Sermon – Growing in Partnership

Reading & Sketch based on 1 Corinthians 12:12-31 & Romans 12:1-5

As St Laurence’s we are halfway through a series of services and sermons trying to express a vision – the vision of the Archbishop of York and his staff – for the Diocese of York in particular, but a vision that ought to be one that all churches – all Christians – should share.  A vision of being a growing church – growing in five specific areas – it’s definitely not just about getting more bums on pews, though one would hope that would be the end result.  Something that is not growing is, pretty much by definition, either dying, or not alive in the first place, and the same could be said of a church.

The vision of the diocese is to have each church growing – growing in five areas in particular – growing in Christ-likeness, commitment, partnership, influence and, yes, in numbers, the Five Marks of Growing.  We have already thought about growing in Christ-likeness and Growing in Commitment.  And even though we’re in a joint service today it felt appropriate to carry on our series because the theme is ‘Growing in Partnership’.

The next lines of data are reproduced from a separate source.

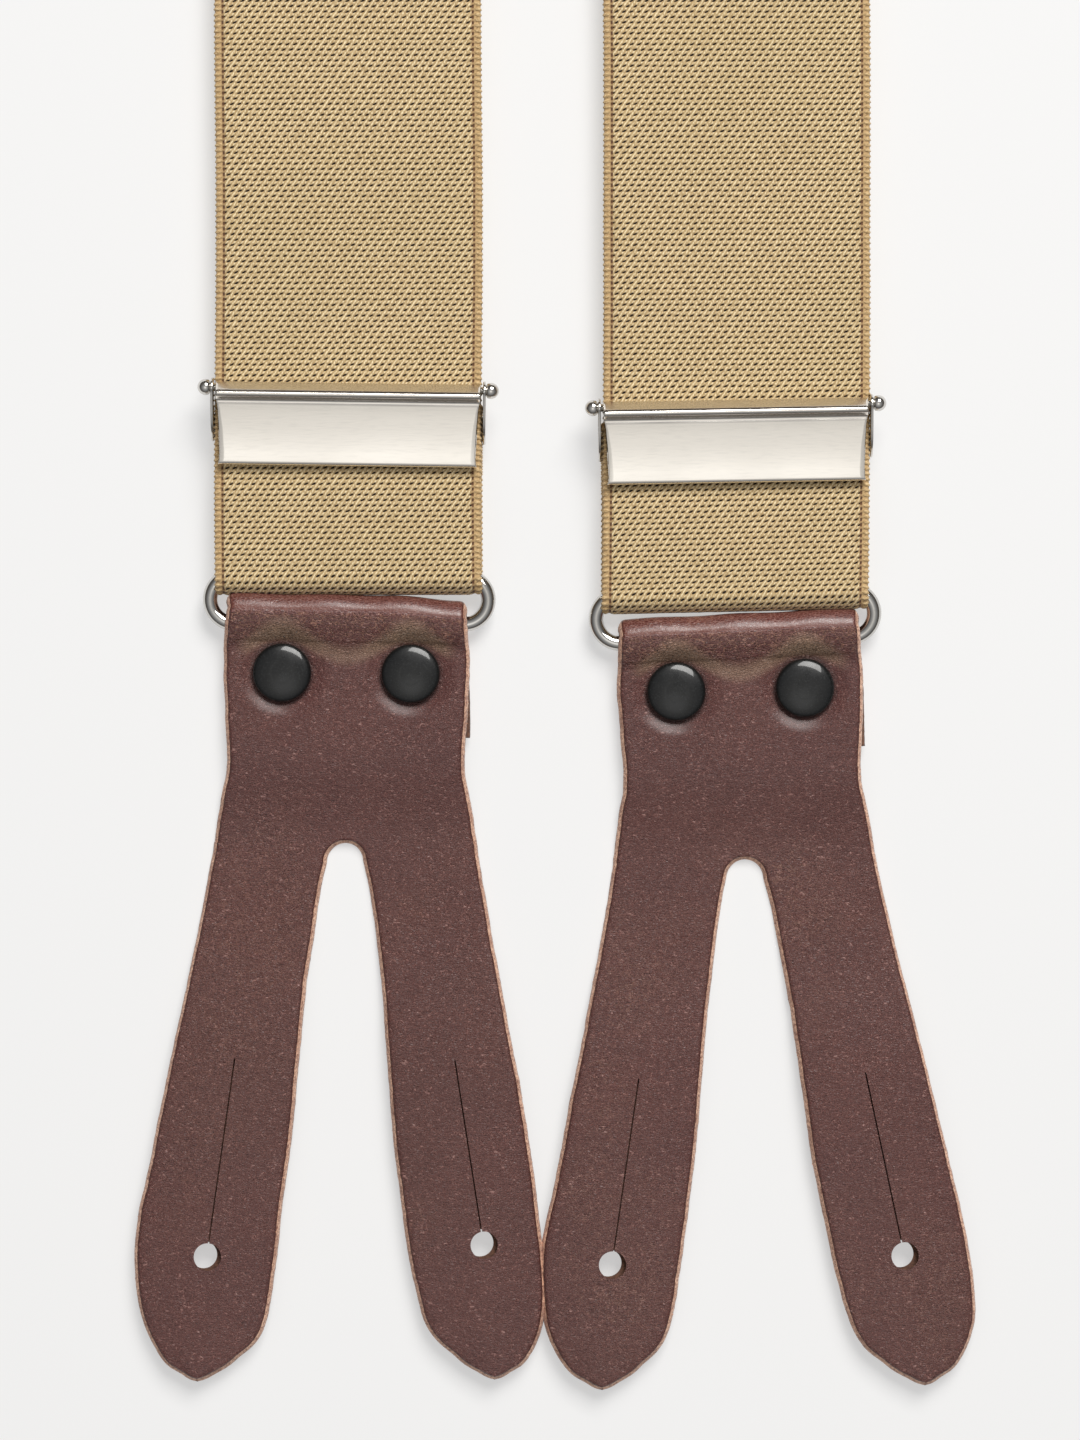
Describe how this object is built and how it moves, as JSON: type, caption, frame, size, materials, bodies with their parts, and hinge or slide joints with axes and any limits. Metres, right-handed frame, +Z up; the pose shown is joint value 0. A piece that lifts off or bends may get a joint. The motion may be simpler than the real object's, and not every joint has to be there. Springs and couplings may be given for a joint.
{
  "type": "button suspenders",
  "caption": "Wide elastic button suspenders with lever adjusters, wire rings, forked leather tabs and a Y-shaped leather back patch, laid flat.",
  "frame": {"origin": "on the table under the middle of the whole length and width", "axes": "+X to the right seen from above, +Y from the front tabs to the back tab along the straps, +Z up from the table"},
  "size_m": [0.1548, 1.1128, 0.0106],
  "materials": {
    "elastic_web": "tan woven elastic with small dark slanted dashes and ribbed edges",
    "leather": "chestnut brown, fine grain, satin, raw tan edges",
    "nickel_adjuster": "bright nickel plate",
    "ring_wire": "polished nickel-plated steel wire",
    "black_rivet": "black oxide, satin"
  },
  "bodies": {
    "root": {"left_web_rear": "elastic_web", "right_web_rear": "elastic_web", "back_patch_top": "leather", "back_patch_bottom": "leather", "back_web": "elastic_web", "back_web_loop": "elastic_web"},
    "left_strap": {"left_web_front": "elastic_web"},
    "left_loop": {"left_web_loop": "elastic_web"},
    "left_adjuster": {"left_adjuster_frame": "nickel_adjuster", "left_adjuster_pin": "nickel_adjuster"},
    "left_lever": {"left_adjuster_lever": "nickel_adjuster"},
    "left_ring": {"left_ring": "ring_wire"},
    "left_tab": {"left_tab": "leather", "left_rivet_cap_a": "black_rivet", "left_rivet_cap_b": "black_rivet", "left_rivet_back_a": "black_rivet", "left_rivet_back_b": "black_rivet"},
    "right_strap": {"right_web_front": "elastic_web"},
    "right_loop": {"right_web_loop": "elastic_web"},
    "right_adjuster": {"right_adjuster_frame": "nickel_adjuster", "right_adjuster_pin": "nickel_adjuster"},
    "right_lever": {"right_adjuster_lever": "nickel_adjuster"},
    "right_ring": {"right_ring": "ring_wire"},
    "right_tab": {"right_tab": "leather", "right_rivet_cap_a": "black_rivet", "right_rivet_cap_b": "black_rivet", "right_rivet_back_a": "black_rivet", "right_rivet_back_b": "black_rivet"},
    "back_ring": {"back_ring": "ring_wire"},
    "back_tab": {"back_tab": "leather", "back_rivet_cap_a": "black_rivet", "back_rivet_cap_b": "black_rivet", "back_rivet_back_a": "black_rivet", "back_rivet_back_b": "black_rivet"}
  },
  "joints": [
    {"name": "left_shoulder_fold", "type": "hinge", "parent": "root", "child": "left_strap", "pos_m": [-0.03848, -0.0079, 0.0055], "axis": [-1, 0, 0], "range_deg": [0, 150]},
    {"name": "left_length_slide", "type": "slide", "parent": "left_strap", "child": "left_loop", "axis": [0, 1, 0], "range_m": [0, 0.04], "deforming": ["left_web_loop"]},
    {"name": "left_adjuster_slide", "type": "slide", "parent": "left_loop", "child": "left_adjuster", "axis": [0, 1, 0], "range_m": [0, 0.04]},
    {"name": "left_lever_flip", "type": "hinge", "parent": "left_adjuster", "child": "left_lever", "pos_m": [-0.03848, -0.36755, 0.009], "axis": [-0.9999, 0.014, 0], "range_deg": [0, 110]},
    {"name": "left_ring_swing", "type": "hinge", "parent": "left_loop", "child": "left_ring", "pos_m": [-0.03848, -0.40225, 0.0036], "axis": [-1, 0.0035, 0], "range_deg": [-60, 60]},
    {"name": "left_tab_swing", "type": "hinge", "parent": "left_ring", "child": "left_tab", "pos_m": [-0.03851, -0.4113, 0.0036], "axis": [-1, 0.0035, 0], "range_deg": [-70, 70]},
    {"name": "right_shoulder_fold", "type": "hinge", "parent": "root", "child": "right_strap", "pos_m": [0.03342, -0.0079, 0.0055], "axis": [-1, 0, 0], "range_deg": [0, 150]},
    {"name": "right_length_slide", "type": "slide", "parent": "right_strap", "child": "right_loop", "axis": [0, 1, 0], "range_m": [0, 0.04], "deforming": ["right_web_loop"]},
    {"name": "right_adjuster_slide", "type": "slide", "parent": "right_loop", "child": "right_adjuster", "axis": [0, 1, 0], "range_m": [0, 0.04]},
    {"name": "right_lever_flip", "type": "hinge", "parent": "right_adjuster", "child": "right_lever", "pos_m": [0.03342, -0.37065, 0.009], "axis": [-0.9998, -0.0175, 0], "range_deg": [0, 110]},
    {"name": "right_ring_swing", "type": "hinge", "parent": "right_loop", "child": "right_ring", "pos_m": [0.03342, -0.40535, 0.0036], "axis": [-0.9997, -0.0262, 0], "range_deg": [-60, 60]},
    {"name": "right_tab_swing", "type": "hinge", "parent": "right_ring", "child": "right_tab", "pos_m": [0.03366, -0.4144, 0.0036], "axis": [-0.9997, -0.0262, 0], "range_deg": [-70, 70]},
    {"name": "back_ring_swing", "type": "hinge", "parent": "root", "child": "back_ring", "pos_m": [-0.00288, 0.40615, 0.0036], "axis": [1, 0, 0], "range_deg": [-60, 60], "deforming": ["back_web_loop"]},
    {"name": "back_tab_swing", "type": "hinge", "parent": "back_ring", "child": "back_tab", "pos_m": [-0.00288, 0.4152, 0.0036], "axis": [1, 0, 0], "range_deg": [-70, 70]}
  ],
  "couplings": [
    {"joint": "left_adjuster_slide", "follows": "left_length_slide", "ratio": 1},
    {"joint": "right_adjuster_slide", "follows": "right_length_slide", "ratio": 1}
  ]
}
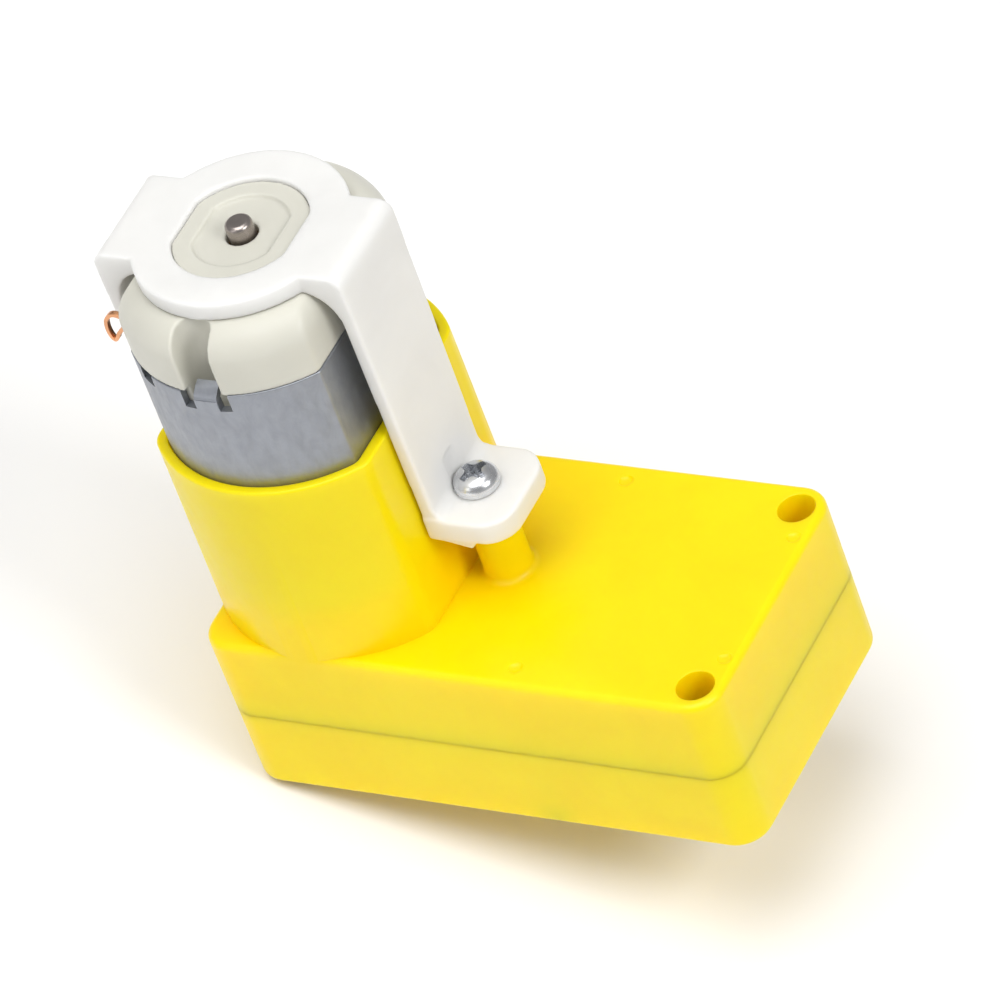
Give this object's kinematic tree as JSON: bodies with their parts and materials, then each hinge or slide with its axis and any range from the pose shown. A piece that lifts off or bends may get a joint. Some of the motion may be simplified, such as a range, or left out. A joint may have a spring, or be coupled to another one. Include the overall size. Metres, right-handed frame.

The Partnership we’re talking about is about working together as individuals in our churches, working together with other churches, locally and globally, and also about working together with schools, community groups, people, organisations, others beyond the church for the common good, peace and justice, for the causes of the Kingdom.  It’s about loving our neighbours as ourselves.  The first letter of John says, “Those who live in love live in God and God lives in them” – whether they are part of the church or not.  Where love is, God is, and we need to be working with God wherever his Spirit is working.

Now partnership can take many different forms.  Can we think of a few famous partnerships real and fictional?   Batman and Robin, Bonnie and Clyde, Romeo and Juliet, Torville and Dean, Tom and Jerry, Steve Redgrave and Matthew Pinsent, Kermit the Frog and Miss Piggy, Superman and Lois Lane, Anthony and Cleopatra, Morecombe and Wise, Laurel and Hardy, Marge and Homer Simpson.  Can you think of any more? …

What makes these partnerships work (or not work in some cases)?  Love for one another?  Ability to compromise, or inability to do so.  Inability to see beyond their own interests and desires tends to lead to comical disaster.  But in the cases of good and effective partnerships, the two working together are far funnier, far stronger, far more effective at what they aim to achieve.  Mother Teresa said, “You can do what I cannot do. I can do what you cannot do. Together, we can do great things.”  It wasn’t Mother Teresa who single-handedly blessed the slums of Calcutta.  It was her whole community of nuns and them working together with others in their community and other supporters around the world.

There is an amazing power in partnership that goes beyond addition to multiplication.  This principle of partnership is found over and over in the New Testament.  In fact, the word “saint” appears ninety-nine times in the New Testament…and it is always plural. Every time you read the word it is “saints,” because you can’t have just one.  A saint ain’t! Saints come in groups of two or more.  What other things only come in plurals?  Trousers, pants.  I don’t know if you can think of any others?  Just as you can’t have a trouser, you can’t have a saint or a Christian.  We are part of one another.

Every Sunday morning a complex of partnerships is taking place, St Paul describes the church as a body and, just as within the human body, there are many different parts and many different functions in the church. Yet, they all work together to make the body of the church alive and active. We are all in partnership with one another.

On a typical Sunday our different churches each have a number of people doing various things.  What do we need every single Sunday?  A minister or worship leader of some sorts, readers, organist (or other musicians), choir members and those who sing up in the congregation, churchwardens or stewards, welcomers, childrens’ group leaders or helpers, coffee makers and servers, flower arrangers, cleaners, those who lead the prayers, servers, the list could go on. All of us need to be in partnership every Sunday so that we can worship God, share fellowship with each other, and grow as Christians.  And that’s just Sunday.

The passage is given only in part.